No matter to wise men of the “liberal” New York Times and their allies in the corporate education heist. Tennessee must continue to implement this disastrous scheme to keep up the momentum. Momentum, after all, is more important than accuracy, truth, fairness and even sanity. Ram it home. We’ll work out the details later. Sure, people will get hurt and further debased and children will be robbed of anything vaguely resembling a meaningful education – but we must begin somewhere. Besides, the plan that preceded it was bad too, maybe even worse. The essential thing is not to think and examine but to just keep pushing forward. We must resist the “political forces” who advocate “backsliding.”
Herein the level of idiocy, recklessness and callous indifference to reality that has pervaded corporate education reform from day one. All in the name of putting kids first, of course. Herein the level of craven surrender to corporate dictates that has characterized the Obama administration from day one. RTTT is a boon to test makers like no other. Herein the logical results of Race to the Top, a plan designed to undermine the very thing it is claiming to improve and so antithetical to public education it should appall all, being excused by the non educator editorial staff who run the New York Times: the same folk, mind you, who thought it a splendid idea to let Mike Bloomberg undermine the will of millions and purchase himself a third term at City Hall and thus allow him to do all he can do to privatize the NYC public school system.
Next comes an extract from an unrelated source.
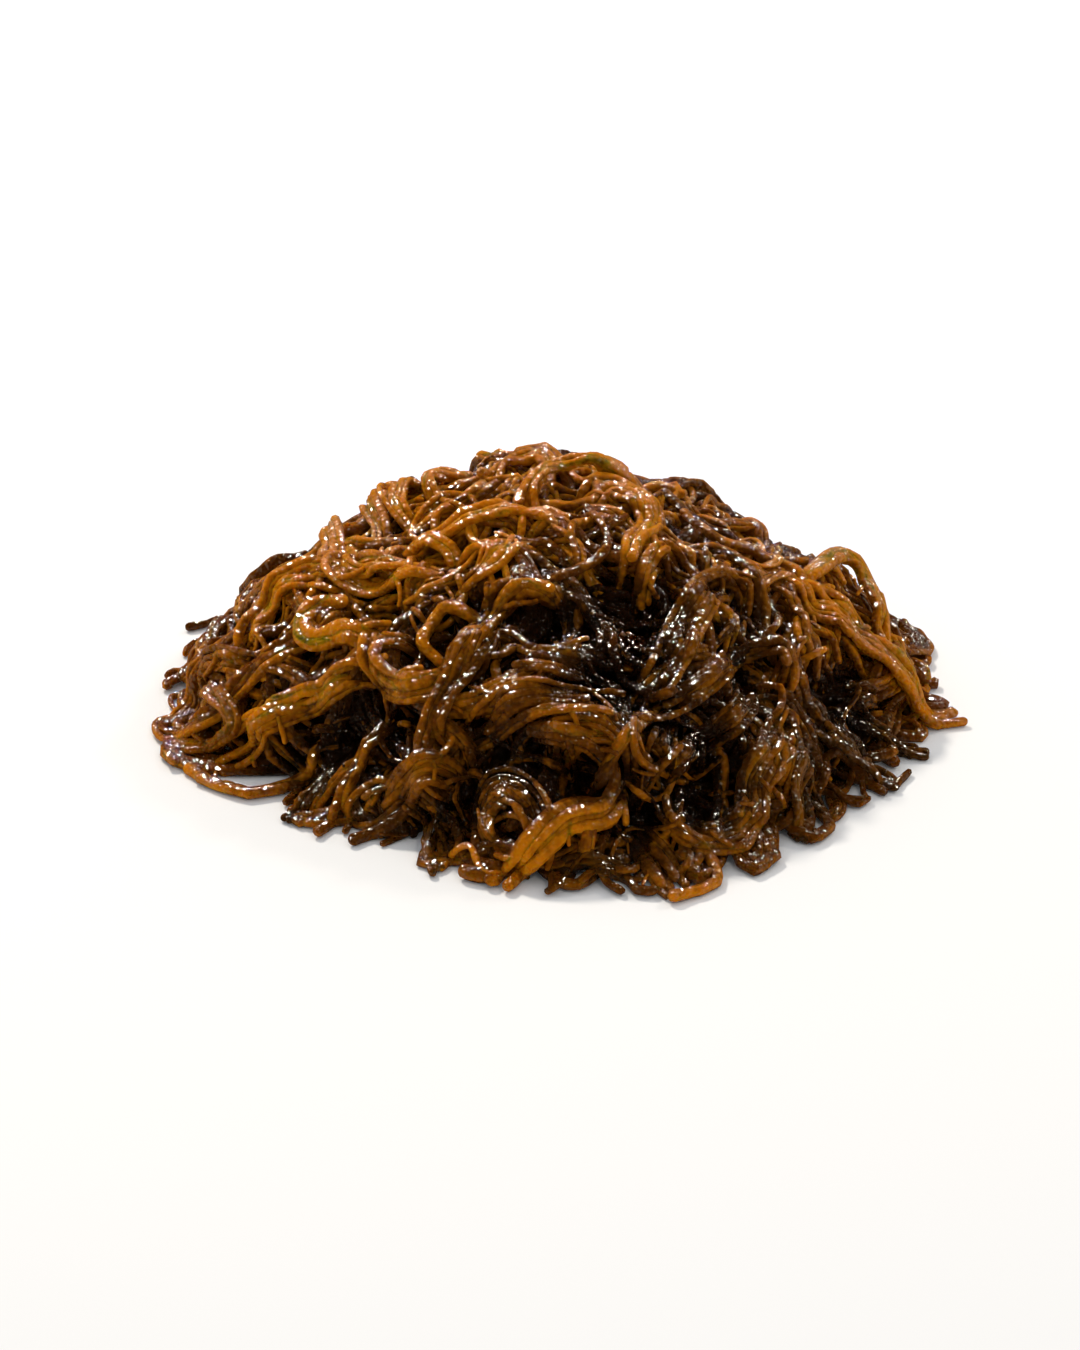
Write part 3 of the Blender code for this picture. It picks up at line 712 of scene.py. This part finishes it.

Rest assured, Mike is not letting them down.
Herein the corporate media cheerleading the furthering of the corporate state, democracy and the will of the people be damned.
Long live Occupy Wall Street and the spirit that brought it to life across the states and the globe. Let it occupy every office and editorial board and class room across these starved and suffering United States until the corporate state is exposed as the degrading, inhuman, mindless totalitarian monster that it is and can only be and locked in the dust bin of history where it belongs.